Heaven’s Vault: Ending
Heaven’s Vault is a slow, quiet game, and it has a slow, quiet ending. At least, that’s what the ending I got was like. It’s clear that there’s some branching, including a last-second binary choice. I wouldn’t describe the earlier parts of the game as branching, because it’s far more free than that — it’s more like you have a whole lot of opportunities and can follow up on them as you please. But eventually you start to run out of goals to pursue, either because you’ve completed them or rendered them uncompletable, and the story funnels you towards the Vault, one way or another. And when it does, it starts to feel like you’re going down a path to inevitability, especially when you make the trip to the final destination, knowing you won’t be able to go back home until the story is complete, if ever.
Inevitability is also suggested by the way that the narrative starts near the end in a sort of flash-forward prologue, then jumps back in time to the beginning. When you land on that final site, you recognize it, and know exactly what your robot is going to say. Weirdly, though, the prologue wasn’t quite accurate in my play-through. Avoiding spoilers, I’ll just say that my earlier choices had resulted in a visible change that the prologue didn’t reflect. Past a certain point, I felt like the game wasn’t quite anticipating that I’d do the things the way I had done them, that I was getting bits of the story out of the order the author wanted, solving problems before they were posed and finding basic explanations of concepts I was already very familiar with. Earlier parts didn’t feel like this, despite being more freeform — perhaps just because I had less personal history to get tangled up.
This feeling was largely the reason I took the final plunge past the point of no return when I did, despite still having a great many untranslated inscriptions that I probably could have resolved if I kept puttering around longer. Searching random ruins and shipwrecks while out sailing is basically this game’s version of grinding, and, as always with grinding, you eventually just have to decide you’ve done enough of it. The game did try to impel me towards the conclusion with ominous warnings about a coming darkness, but it never felt urgent. Indeed, I tended to forget about the darkness whenever it wasn’t being mentioned. It seemed a little superfluous. The prospect of learning the secrets at the heart of the world is compelling enough motivation in itself.
After completing the game, there’s a New Game+ mode, which seems very appropriate for a work so concerned with the idea that history is cyclical. In a combat-based RPG, New Game+ would typically mean starting over with the stats and/or equipment you ended the game with, but also with tougher monsters. Here, it means starting over with all your accumulated knowledge of the ancient language, but also with longer and more complicated inscriptions. This actually makes things make more sense, story-wise; the first time around, we’re told that Aliya has been studying the language, but she literally knows none of its words whatsoever. Moreover, this is a game that demands to be played multiple times. I know there are sub-plots I never even glimpsed in my first pass, as well as goals that I tried and failed to accomplish. (You can’t always revisit sites that you were forced to leave before you got what you wanted from them.) Refreshing the word-hunting in this way should help to keep replays interesting.

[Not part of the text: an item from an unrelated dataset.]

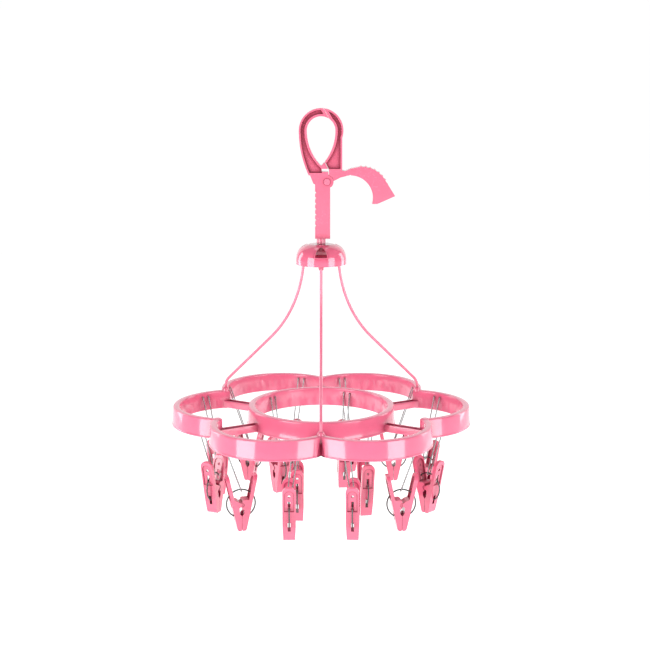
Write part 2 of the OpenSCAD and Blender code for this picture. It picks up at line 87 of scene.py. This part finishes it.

At any rate, it’s a lovely game, and makes me a little jealous that I didn’t get to work on it. Before moving on, there’s just one more thing I’d like to comment on, and that’s the title. Spoiler alert, because we don’t learn just what “Heaven’s Vault” really means until the very end. We’re told it’s a place, and we’re told it’s a ship, but what we ultimately learn is that the word “vault” refers to part of the ship’s functionality, that it’s “vault” not in the sense of “room for storing valuables”, or even in the sense of “chamber with arched ceiling”, but in the sense of “jump”. And that’s a step over the line into “To Serve Man” territory. “Heaven’s Vault” is a translation from the ancient language, which is made of glyphs representing semantic units, not phonemes. This particular kind of ambiguity, of words with multiple unrelated meanings, shouldn’t be possible in this writing system at all, let alone with the same specific double meanings as English. On the other hand, examining the word that gets translated as “vault” shows that the glyphs say exactly what it turns out they mean. It was always “Heaven’s Jump” all along, and you had the clues you needed to realize this. Furthermore, I don’t think anyone in the game ever actually interprets it incorrectly, however misleading it is to the player. It’s just a weird trick to pull, especially at the end of such a generally thoughtful and mature piece.